--- Start of DATA EXCERPTS ---

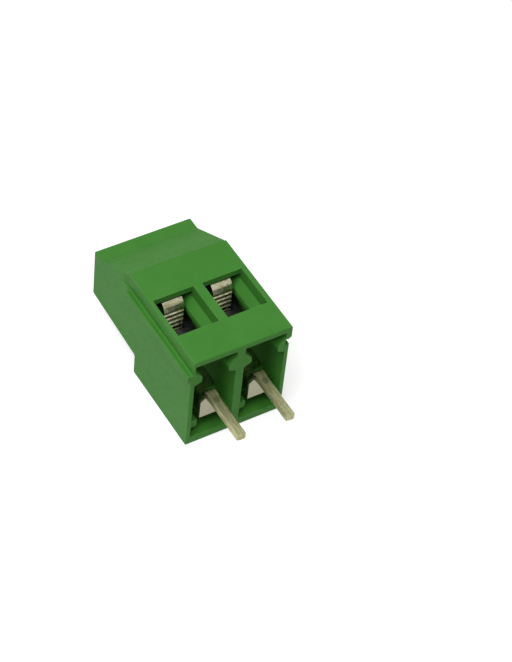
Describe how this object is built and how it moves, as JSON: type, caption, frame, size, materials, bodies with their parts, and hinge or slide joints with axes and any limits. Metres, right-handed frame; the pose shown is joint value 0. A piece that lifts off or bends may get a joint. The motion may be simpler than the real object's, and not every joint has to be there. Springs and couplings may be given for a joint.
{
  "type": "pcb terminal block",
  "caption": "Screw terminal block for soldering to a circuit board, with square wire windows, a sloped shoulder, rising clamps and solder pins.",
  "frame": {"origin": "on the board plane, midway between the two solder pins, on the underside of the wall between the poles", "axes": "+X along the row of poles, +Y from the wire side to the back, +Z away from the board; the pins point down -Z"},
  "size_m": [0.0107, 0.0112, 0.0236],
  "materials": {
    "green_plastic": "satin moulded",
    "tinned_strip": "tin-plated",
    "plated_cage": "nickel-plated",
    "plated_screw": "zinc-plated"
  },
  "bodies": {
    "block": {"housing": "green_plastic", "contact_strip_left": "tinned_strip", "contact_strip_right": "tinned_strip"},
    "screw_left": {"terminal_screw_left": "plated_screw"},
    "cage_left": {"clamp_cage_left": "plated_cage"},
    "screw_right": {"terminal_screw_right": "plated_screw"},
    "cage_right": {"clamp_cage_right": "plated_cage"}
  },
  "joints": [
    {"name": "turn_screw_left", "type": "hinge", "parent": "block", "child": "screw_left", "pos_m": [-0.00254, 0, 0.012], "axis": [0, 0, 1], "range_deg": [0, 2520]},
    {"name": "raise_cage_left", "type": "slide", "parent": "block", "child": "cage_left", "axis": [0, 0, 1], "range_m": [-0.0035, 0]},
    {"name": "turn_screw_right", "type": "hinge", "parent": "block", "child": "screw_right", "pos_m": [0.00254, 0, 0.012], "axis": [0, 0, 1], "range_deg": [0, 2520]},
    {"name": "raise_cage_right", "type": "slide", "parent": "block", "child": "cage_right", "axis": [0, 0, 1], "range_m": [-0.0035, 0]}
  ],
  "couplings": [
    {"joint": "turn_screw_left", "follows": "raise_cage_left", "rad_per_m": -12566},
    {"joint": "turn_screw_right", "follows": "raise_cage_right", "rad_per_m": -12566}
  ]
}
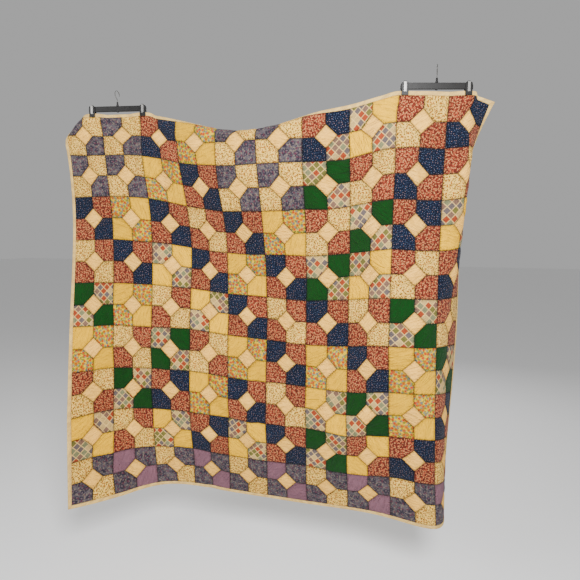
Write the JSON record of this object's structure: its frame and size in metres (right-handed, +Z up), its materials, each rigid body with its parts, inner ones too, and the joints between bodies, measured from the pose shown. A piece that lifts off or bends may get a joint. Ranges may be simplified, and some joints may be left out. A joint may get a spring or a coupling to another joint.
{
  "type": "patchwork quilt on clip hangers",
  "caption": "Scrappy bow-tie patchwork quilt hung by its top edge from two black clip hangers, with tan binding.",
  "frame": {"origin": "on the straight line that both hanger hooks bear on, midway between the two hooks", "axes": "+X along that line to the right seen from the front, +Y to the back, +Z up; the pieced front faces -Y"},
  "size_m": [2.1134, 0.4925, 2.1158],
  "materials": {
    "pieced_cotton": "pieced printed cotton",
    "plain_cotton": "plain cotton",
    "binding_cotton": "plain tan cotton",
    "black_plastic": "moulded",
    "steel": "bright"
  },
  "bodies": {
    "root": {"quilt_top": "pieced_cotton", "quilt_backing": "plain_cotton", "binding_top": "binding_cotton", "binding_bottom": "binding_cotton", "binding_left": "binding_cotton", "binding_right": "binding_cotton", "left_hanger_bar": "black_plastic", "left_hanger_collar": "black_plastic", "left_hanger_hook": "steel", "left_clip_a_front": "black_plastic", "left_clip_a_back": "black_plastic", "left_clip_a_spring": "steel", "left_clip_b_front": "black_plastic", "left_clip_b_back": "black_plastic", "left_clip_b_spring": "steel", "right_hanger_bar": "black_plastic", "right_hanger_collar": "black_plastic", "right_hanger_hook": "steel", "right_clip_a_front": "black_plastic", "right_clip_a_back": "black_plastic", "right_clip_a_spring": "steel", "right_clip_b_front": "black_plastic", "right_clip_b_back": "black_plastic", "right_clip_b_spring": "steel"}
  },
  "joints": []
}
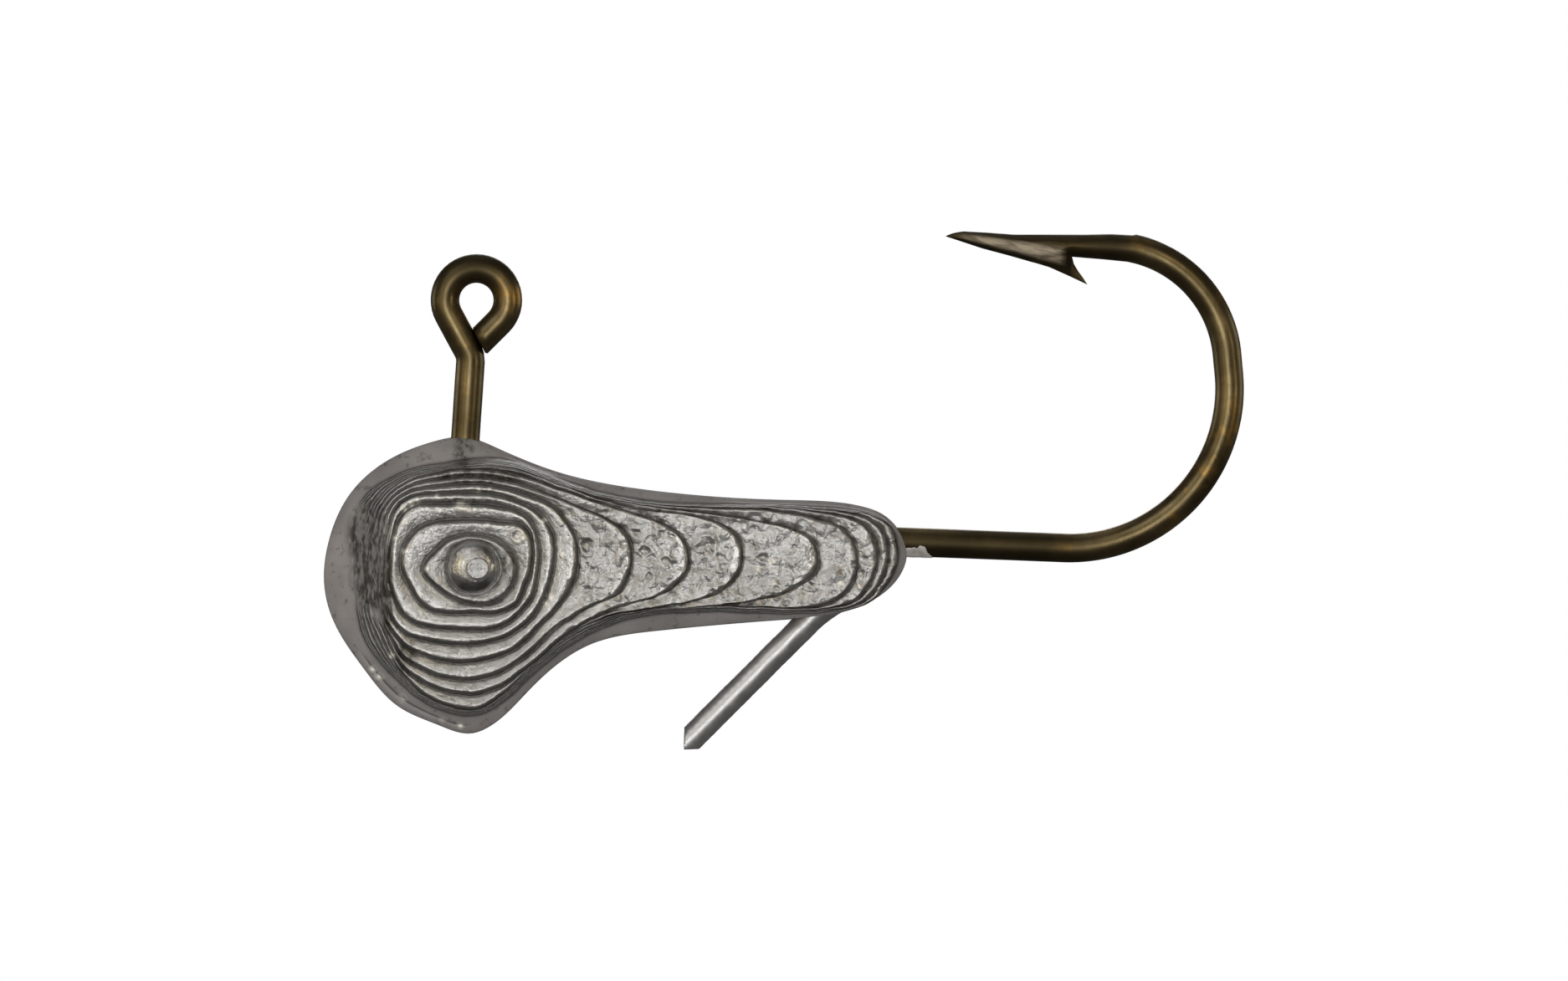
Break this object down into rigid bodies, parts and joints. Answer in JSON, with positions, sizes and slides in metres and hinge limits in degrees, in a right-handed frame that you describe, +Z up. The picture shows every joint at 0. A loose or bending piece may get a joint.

--- End of DATA EXCERPTS ---

» **THE EXERCISE**: Reproduce all the data word for word.

» **SOLUTION FOR THIS TASK**:
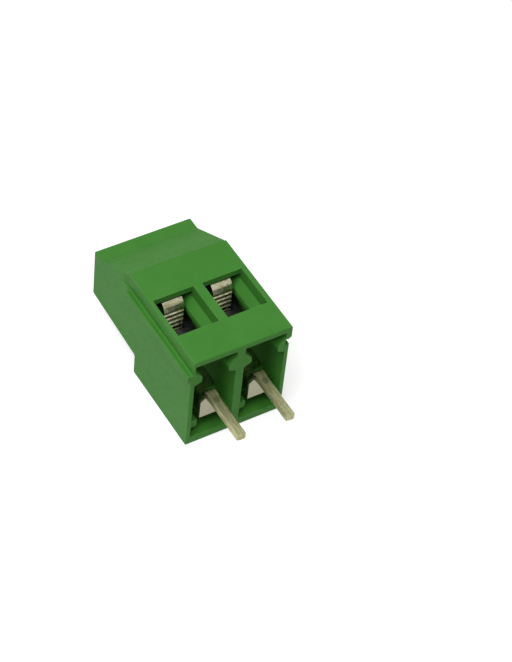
Describe how this object is built and how it moves, as JSON: type, caption, frame, size, materials, bodies with their parts, and hinge or slide joints with axes and any limits. Metres, right-handed frame; the pose shown is joint value 0. A piece that lifts off or bends may get a joint. The motion may be simpler than the real object's, and not every joint has to be there. Springs and couplings may be given for a joint.
{
  "type": "pcb terminal block",
  "caption": "Screw terminal block for soldering to a circuit board, with square wire windows, a sloped shoulder, rising clamps and solder pins.",
  "frame": {"origin": "on the board plane, midway between the two solder pins, on the underside of the wall between the poles", "axes": "+X along the row of poles, +Y from the wire side to the back, +Z away from the board; the pins point down -Z"},
  "size_m": [0.0107, 0.0112, 0.0236],
  "materials": {
    "green_plastic": "satin moulded",
    "tinned_strip": "tin-plated",
    "plated_cage": "nickel-plated",
    "plated_screw": "zinc-plated"
  },
  "bodies": {
    "block": {"housing": "green_plastic", "contact_strip_left": "tinned_strip", "contact_strip_right": "tinned_strip"},
    "screw_left": {"terminal_screw_left": "plated_screw"},
    "cage_left": {"clamp_cage_left": "plated_cage"},
    "screw_right": {"terminal_screw_right": "plated_screw"},
    "cage_right": {"clamp_cage_right": "plated_cage"}
  },
  "joints": [
    {"name": "turn_screw_left", "type": "hinge", "parent": "block", "child": "screw_left", "pos_m": [-0.00254, 0, 0.012], "axis": [0, 0, 1], "range_deg": [0, 2520]},
    {"name": "raise_cage_left", "type": "slide", "parent": "block", "child": "cage_left", "axis": [0, 0, 1], "range_m": [-0.0035, 0]},
    {"name": "turn_screw_right", "type": "hinge", "parent": "block", "child": "screw_right", "pos_m": [0.00254, 0, 0.012], "axis": [0, 0, 1], "range_deg": [0, 2520]},
    {"name": "raise_cage_right", "type": "slide", "parent": "block", "child": "cage_right", "axis": [0, 0, 1], "range_m": [-0.0035, 0]}
  ],
  "couplings": [
    {"joint": "turn_screw_left", "follows": "raise_cage_left", "rad_per_m": -12566},
    {"joint": "turn_screw_right", "follows": "raise_cage_right", "rad_per_m": -12566}
  ]
}
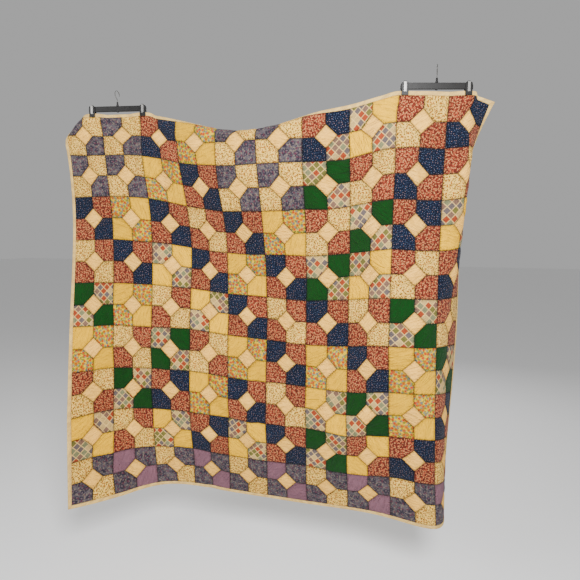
Write the JSON record of this object's structure: its frame and size in metres (right-handed, +Z up), its materials, each rigid body with its parts, inner ones too, and the joints between bodies, measured from the pose shown. A piece that lifts off or bends may get a joint. Ranges may be simplified, and some joints may be left out. A joint may get a spring or a coupling to another joint.
{
  "type": "patchwork quilt on clip hangers",
  "caption": "Scrappy bow-tie patchwork quilt hung by its top edge from two black clip hangers, with tan binding.",
  "frame": {"origin": "on the straight line that both hanger hooks bear on, midway between the two hooks", "axes": "+X along that line to the right seen from the front, +Y to the back, +Z up; the pieced front faces -Y"},
  "size_m": [2.1134, 0.4925, 2.1158],
  "materials": {
    "pieced_cotton": "pieced printed cotton",
    "plain_cotton": "plain cotton",
    "binding_cotton": "plain tan cotton",
    "black_plastic": "moulded",
    "steel": "bright"
  },
  "bodies": {
    "root": {"quilt_top": "pieced_cotton", "quilt_backing": "plain_cotton", "binding_top": "binding_cotton", "binding_bottom": "binding_cotton", "binding_left": "binding_cotton", "binding_right": "binding_cotton", "left_hanger_bar": "black_plastic", "left_hanger_collar": "black_plastic", "left_hanger_hook": "steel", "left_clip_a_front": "black_plastic", "left_clip_a_back": "black_plastic", "left_clip_a_spring": "steel", "left_clip_b_front": "black_plastic", "left_clip_b_back": "black_plastic", "left_clip_b_spring": "steel", "right_hanger_bar": "black_plastic", "right_hanger_collar": "black_plastic", "right_hanger_hook": "steel", "right_clip_a_front": "black_plastic", "right_clip_a_back": "black_plastic", "right_clip_a_spring": "steel", "right_clip_b_front": "black_plastic", "right_clip_b_back": "black_plastic", "right_clip_b_spring": "steel"}
  },
  "joints": []
}
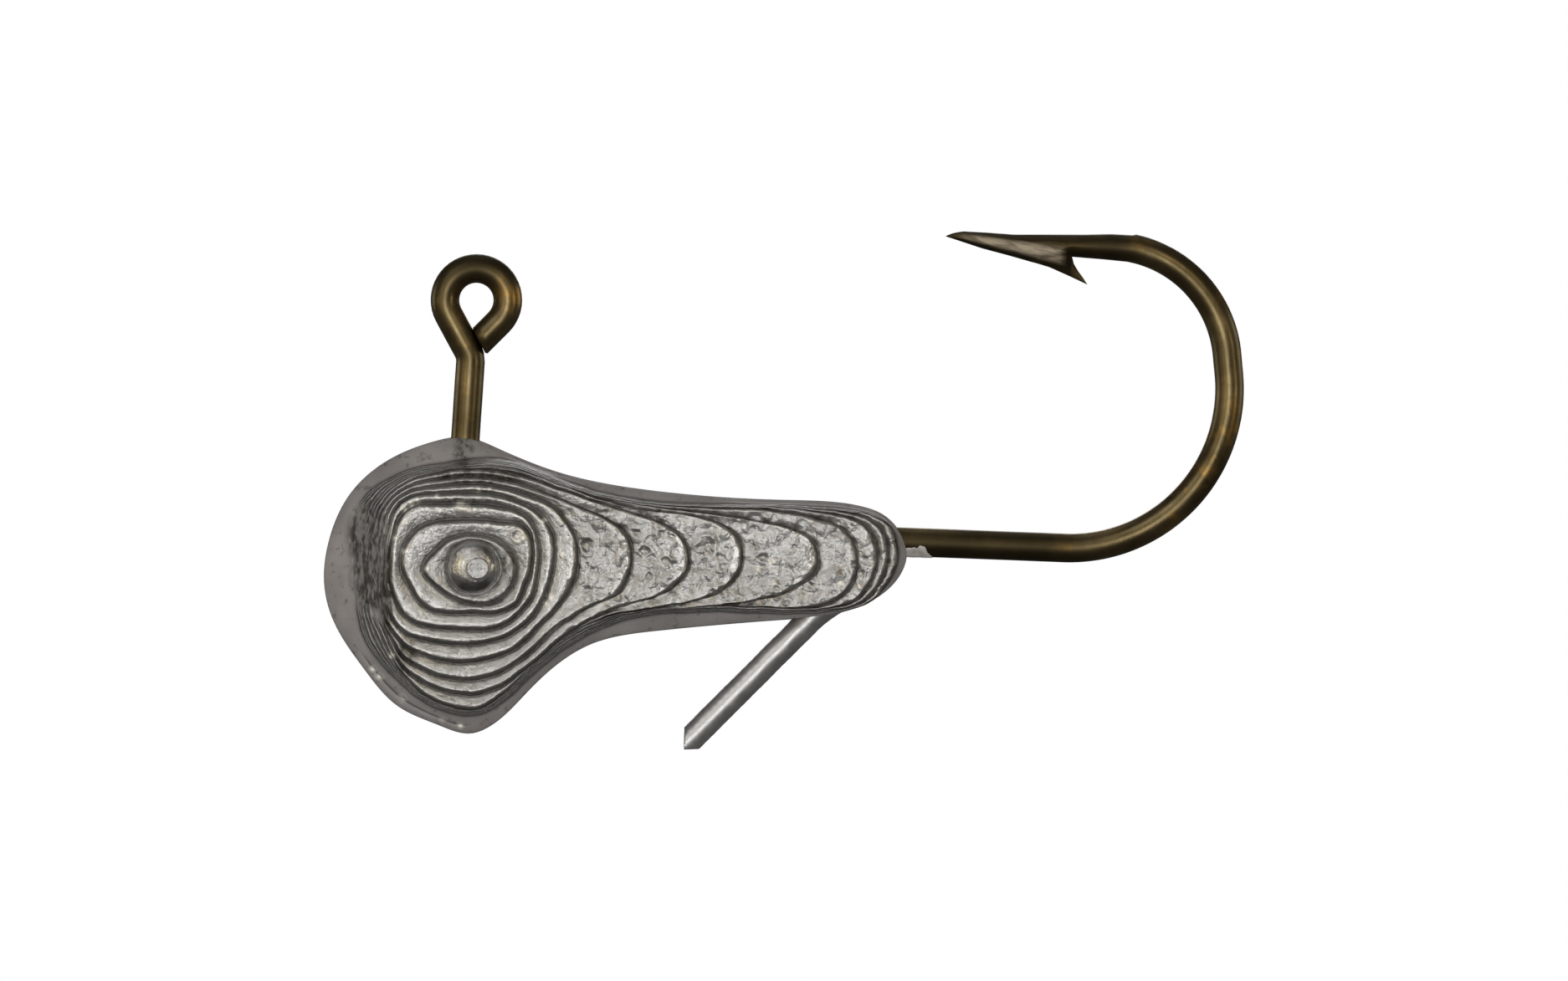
Break this object down into rigid bodies, parts and joints. Answer in JSON, with positions, sizes and slides in metres and hinge limits in degrees, in a right-handed frame that you describe, +Z up. The picture shows every joint at 0. A loose or bending piece may get a joint.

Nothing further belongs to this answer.